Dovetailing with President Obama's visit to Alaska, the US Secretary of the Interior made it legit when she at last acted within her official capacity to restore - not rename - the title of North America's highest peak to its traditional, indigenous name of Denali.
Which of course touched off an avalanche of, uh, butte-hurt from the poutraged haters who all somehow overlook the fact that Alaskans - and their largely Republican legislative delegations - have been petitioning the federal government for a rename for forty years.
But it does give us another sneak peak at the delicate sensibilities on display, along with the usual culturally insensitive and privileged opinions (emphasis mine):
"You just don't go and do something like that," (Governor) Kasich said. "In Ohio, we felt it was appropriate. A guy saw that mountain when he was one of the first up there ... named it after the president."

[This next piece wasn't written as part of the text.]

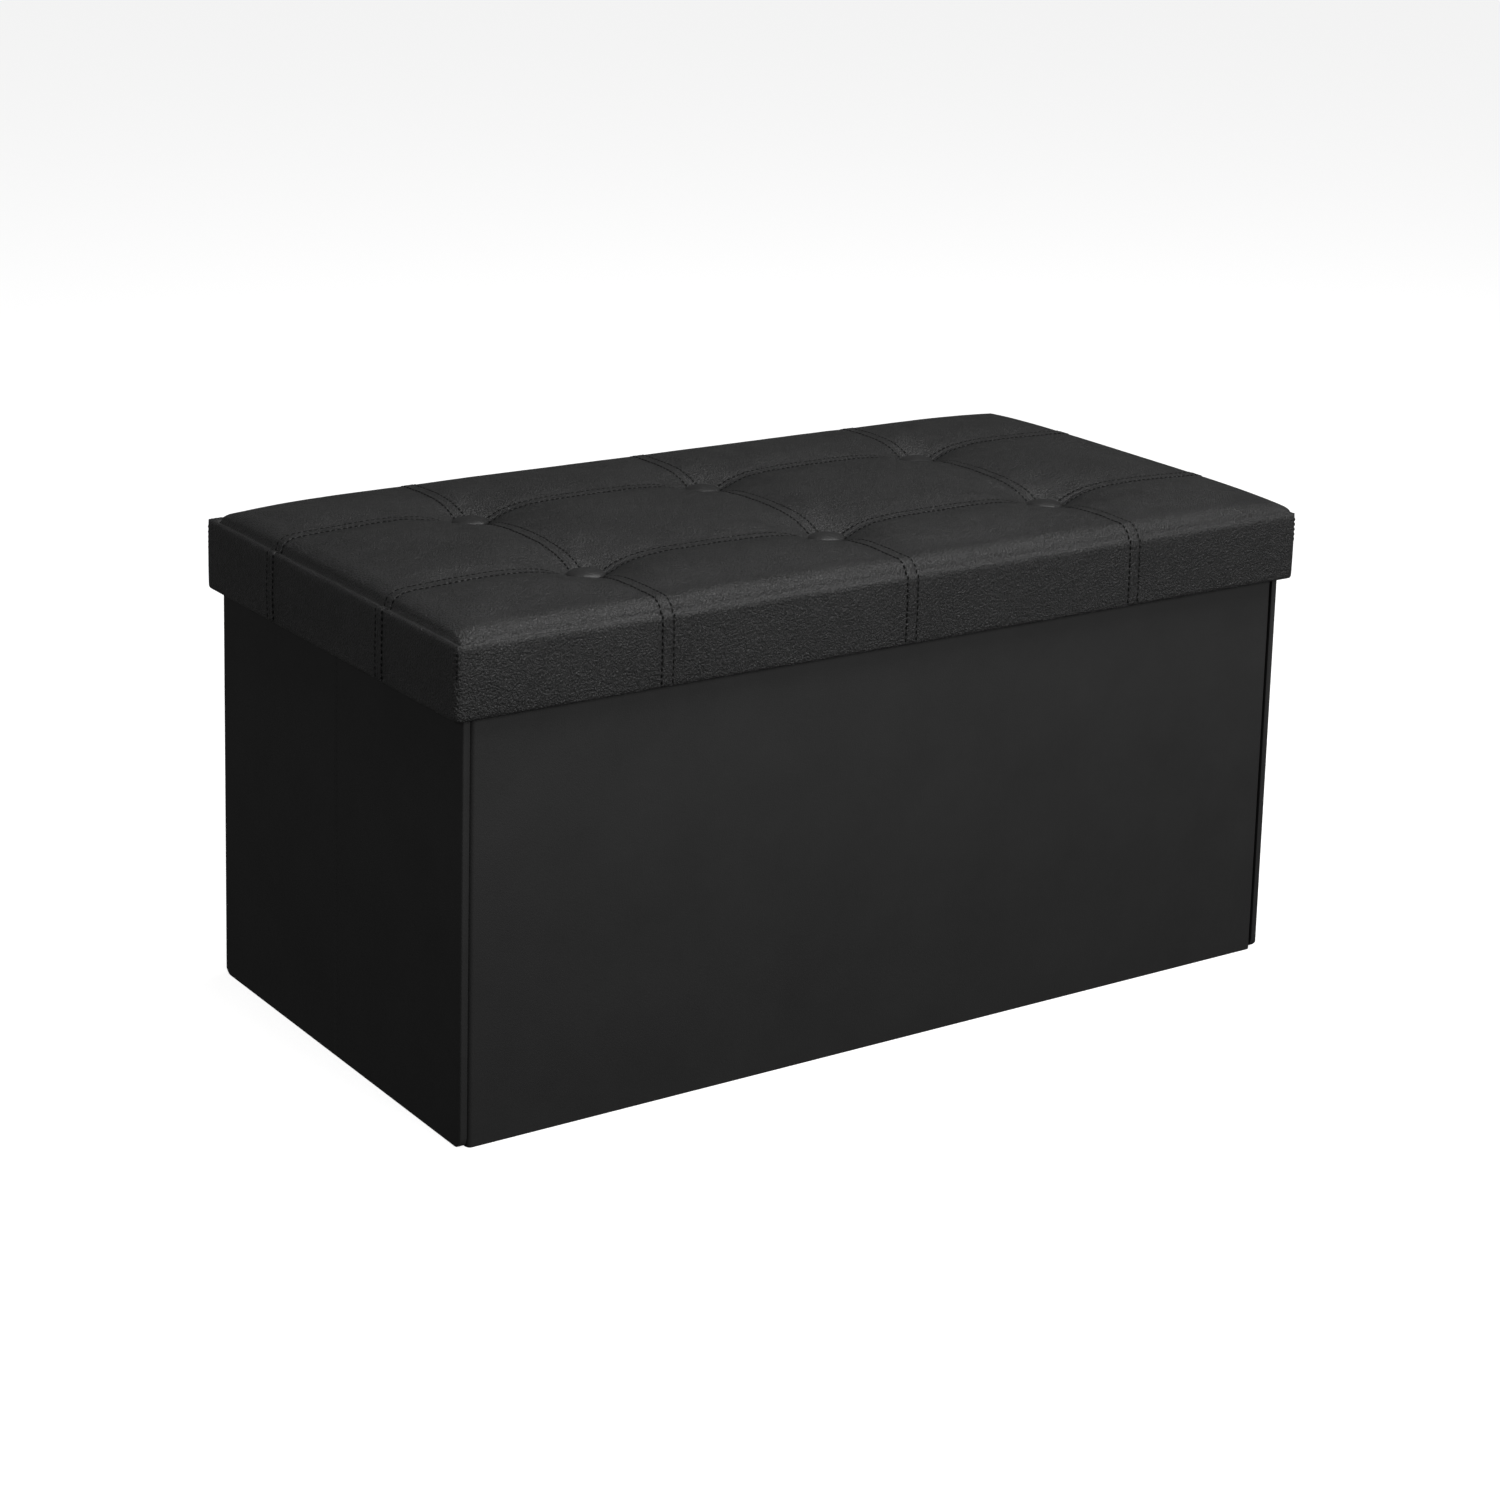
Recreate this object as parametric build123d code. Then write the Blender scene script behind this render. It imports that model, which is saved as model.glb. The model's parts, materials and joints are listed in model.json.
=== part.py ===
from build123d import *
import math
import os

# Folding storage ottoman: a padded lift-off lid, two long walls, two ends that
# each fold inward at a middle crease, and a loose base board.
# Millimetres. Origin on the floor under the middle of the lid, +X along the
# length, -Y to the front, +Z up.

# Box
BOX_LENGTH = 740.0
BOX_DEPTH = 374.0
WALL_TOP = 339.7
WALL_THICKNESS = 8.0
WALL_SKIN = 1.2
WALL_LINING = 0.8
LINING_SETBACK = 3.0
END_EDGE_RADIUS = 1.2
CORNER_RETURN = 6.0
LONG_EDGE_RADIUS = 1.6
FOOT_CORNER_RADIUS = 8.0

# Folding corners and creases
FOLD_GAP = 0.4
CORNER_BEAD_RADIUS = 1.0
CREASE_BEAD_RADIUS = 0.5
BEAD_CLEARANCE = 0.4

# Base board
BASE_END_GAP = 9.0
BASE_SIDE_GAP = 1.5
BASE_THICKNESS = 4.0
BASE_CLOTH = 0.5
BASE_CORNER_RADIUS = 10.0
TAB_LENGTH = 62.0
TAB_WIDTH = 26.0
TAB_THICKNESS = 0.9
TAB_INSET = 8.0

# Lid
LID_LENGTH = 760.0
LID_DEPTH = 390.0
LID_BOTTOM = 312.0
SKIRT_TOP = 364.0
LID_CROWN = 385.0
LID_SKIN = 1.0
SKIRT_BOARD = 4.5
SKIRT_RETURN = 0.8
SEAT_LEVEL = 340.0
LID_LINING = 0.6
LID_BOARD = 6.0
LID_CORNER_RADIUS = 5.0
SHOULDER_RADIUS = 19.0
SLIP = 0.1

# Buttons
BUTTON_PITCH = 212.0
BUTTON_ROW = 85.0
BUTTON_RADIUS = 14.5
BUTTON_RISE = 3.2
BUTTON_RIM = 1.5
SHANK_RADIUS = 4.0
SHANK_LENGTH = 2.6
SHANK_SEAT = 0.3
DIMPLE_RADIUS = 44.0
DIMPLE_FLOOR = 364.5
TWINE_RADIUS = 0.8
WASHER_RADIUS = 10.0
WASHER_THICKNESS = 1.5

# Staples
STAPLE_WIDTH = 10.0
STAPLE_WIRE = 0.7
STAPLE_DEPTH = 3.5
STAPLE_LEVEL = 330.0
STAPLES_LONG = 12
STAPLES_SHORT = 6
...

In the meantime, life goes on and most folks have other, much more important issues to debate. Like will there not be enough snow again for this year's marquee mushing races, and who's the lead dog?
One (of many) indications that there's a deep bench of stupid in this election cycle's clown-car of candidates, was the serious consideration given to the idea of building a wall (patron Saint Ronnie would not be pleased) not just between us and Mexico, but between our northern neighbors. Alaska shares 1,538 miles of the US/Canadian border (total length 5,525 miles - the longest international border in the world), and is a constant threat to our national security on account of it being permeable to decent, cheap ale and rogue bands of migrating terrorist caribou (and their damned "anchor calves"). Bieber and Nickelback aside, there's the cultural contributions of Rush and k.d. lang I'll miss with any embargo.
But wait! Fear not, as for every action there is an immediate reaction (kinda like tipping over dominoes of dumbness), and with eye-rolling predictability another prospective presidential personage has stepped up in support of reigning in this egregious Federal overreach. We ought to be grateful that Denali's other translation - "Great One" - hasn't caught the attention of Trump's massif ego, as it already occasionally sports a legitimate toupée.